There are some children with learning difficulties which must be taken into account, but we must guard against using that as an excuse to rob our children. We must help our children learn the most that they are able to learn. We are giving to them their riches in Christ, equipping them for life, helping them to walk with God. May God help us to pursue this responsibility as best we can!

Conclusion

We see, then, that the church and parents must be working together in ensuring that our children receive their covenant inheritance. The church and parents must work together to make sure that our children know God and in faith answer God’s promises made to them in baptism. What an awesome task! May God bless the efforts of his people to ensure that the next generation will rise up to praise him!

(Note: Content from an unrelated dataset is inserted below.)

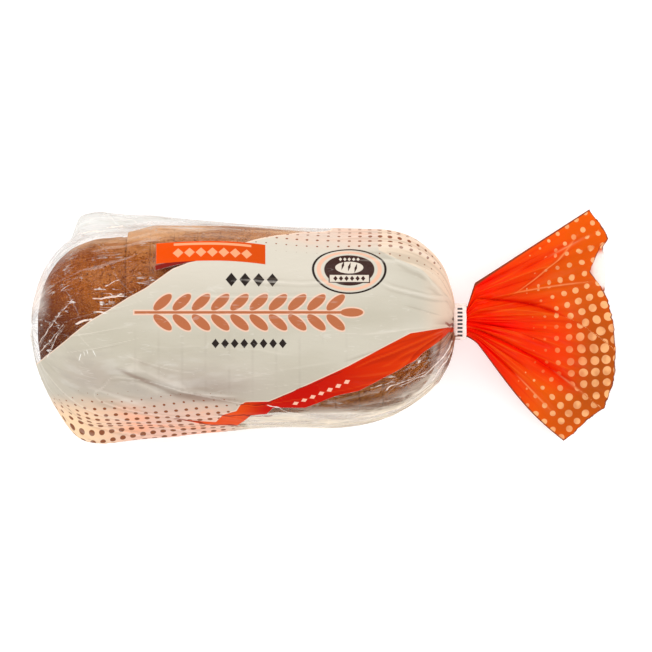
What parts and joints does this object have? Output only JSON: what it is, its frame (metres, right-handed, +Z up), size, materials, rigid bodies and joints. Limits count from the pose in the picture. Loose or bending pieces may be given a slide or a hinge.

1. I am thinking of the liturgical forms for the baptism of infants used in many Reformed churches.  Here are two examples of the type of questions asked in Reformed and Presbyterian churches. Some United Reformed and some Christian Reformed churches ask this question:  “Do you [parents] sincerely promise to do all you can to teach these children, and to have them taught, this doctrine of salvation?”  (http://www.crcna.org/pages/1976_baptism.cfm).  While Orthodox Presbyterian churches include this question in their vows for baptism:  “Do you promise to instruct your child in the principles of our holy religion as revealed in the Scriptures of the Old and New Testaments, and as summarized in the Confession of Faith and Catechisms of this church; and do you promise to pray with and for your child, to set an example of piety and godliness before him/her, and to endeavor by all the means of God’s appointment to bring him/her up in the nurture and admonition of the Lord?” (http://www.opc.org/qa.html?question_id=137)

2. http://www.crcna.org/ pages/1976 _baptismII.cfm

Rev. Jacques Roets is the pastor of Redeemer United Reformed Church in Dyer, Indiana.